Governance across Disciplines: A Narrative Review and Conceptual Synthesis

Authors

  • Bruno Nunes Vaz ITA - Aeronautical Technological Institute
  • Lucas Novelino Abdala Aeronautics Institute of Technology

Abstract

Despite its widespread use, governance lacks a single, clear definition across different fields that study it. This article fills that gap with a cross-disciplinary review that combines insights from political science, public administration, systems science, and cybernetics. The review finds seven interconnected analytical dimensions—structural elements, mutual adjustment mechanisms, system issues, historical trends, coordination types, measurement methods, and metagovernance—organized into a four-group taxonomy and an integrated conceptual model. A simplified analytical map was created, based on the three-dimensional governance diamond, placing these dimensions within the relational structure of governance. This shows how history, definitions, measurement, system issues, and adjustment mechanisms together form a complex governance system.
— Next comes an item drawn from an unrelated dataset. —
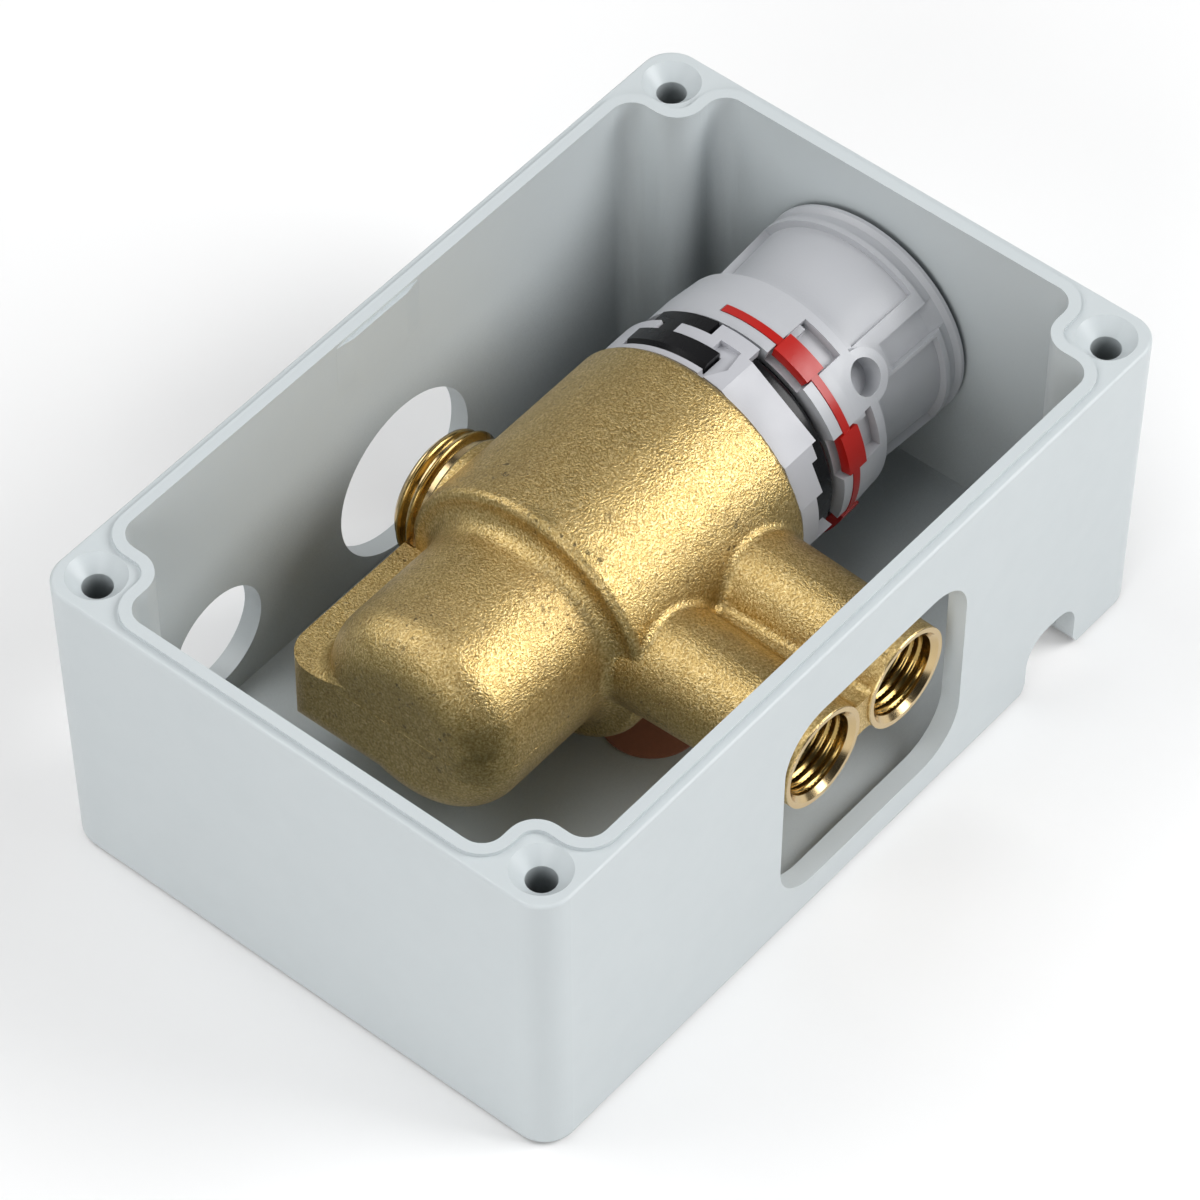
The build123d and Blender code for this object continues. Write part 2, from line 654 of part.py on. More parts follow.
# Cartridge sleeve with two rows of inlet windows
follower_bore_r = FOLLOWER_R + RUNNING
flange_bore_r = SPINDLE_FLANGE_R + RUNNING
clip_x0 = SPINDLE_FLANGE_X1 + RUNNING
clip_x1 = clip_x0 + CLIP_THICK
with BuildPart() as cartridge_sleeve:
    turned(((SLEEVE_X0, SHUTTLE_BORE_R), (SLEEVE_X0, SLEEVE_R), (MID_LAND_X0, SLEEVE_R),
            (MID_LAND_X0, MID_LAND_R - RUNNING), (MID_LAND_X1 - RUNNING, MID_LAND_R - RUNNING),
            (MID_LAND_X1 - RUNNING, SLEEVE_R), (SLEEVE_HEAD_X, SLEEVE_R),
            (SLEEVE_HEAD_X, CHAMBER_R - RUNNING), (NUT_THREAD_X - RUNNING, CHAMBER_R - RUNNING),
            (NUT_THREAD_X - RUNNING, SLEEVE_R), (SLEEVE_X1, SLEEVE_R), (SLEEVE_X1, flange_bore_r),
            (SPINDLE_FLANGE_X0 - RUNNING, flange_bore_r), (SPINDLE_FLANGE_X0 - RUNNING, follower_bore_r),
            (FOLLOWER_BORE_X, follower_bore_r), (FOLLOWER_BORE_X, SEAT_FAR_R), (SEAT_FAR_X, SEAT_FAR_R),
            (SEAT_FAR_X, SHUTTLE_BORE_R)))
    # Groove for the clip that holds the spindle
    turned(((clip_x0 - RUNNING, flange_bore_r - CUT_BEYOND), (clip_x0 - RUNNING, CLIP_R),
            (clip_x1 + RUNNING, CLIP_R), (clip_x1 + RUNNING, flange_bore_r - CUT_BEYOND)),
           mode=Mode.SUBTRACT)
    # Key that stops the follower from turning
    sector(FOLLOWER_BORE_X, SPINDLE_FLANGE_X0 - RUNNING, FOLLOWER_R - KEY_DEPTH + RUNNING,
           follower_bore_r + RUNNING, -KEY_HALF_ANGLE, KEY_HALF_ANGLE)
    for x, r in ((MID_SEAL_X, MID_LAND_R), (HEAD_SEAL_X, CHAMBER_R)):
        seal_groove(x, r)
    for x in (SEAT_NEAR_X, SEAT_FAR_X - WINDOW_LENGTH):
        for i in range(WINDOW_COUNT):
            middle = i * FULL_TURN / WINDOW_COUNT
            sector(x, x + WINDOW_LENGTH, SHUTTLE_BORE_R - CUT_BEYOND, SLEEVE_R + CUT_BEYOND,
                   middle - WINDOW_SPAN / 2, middle + WINDOW_SPAN / 2, mode=Mode.SUBTRACT)
finish(cartridge_sleeve.part, "cartridge_sleeve")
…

Governance is portrayed as a dynamic, multi-level process of social coordination, driven by feedback loops, different modalities, and ongoing interactions among the government, civil society, private sector, and environmental systems. The discussion highlights a key gap in current research: while existing frameworks describe governance at a single point in time, they rarely explain how these relationships evolve over time. Future studies could focus on analyzing governance over time to see how connections among actors and institutions form, strengthen, and change.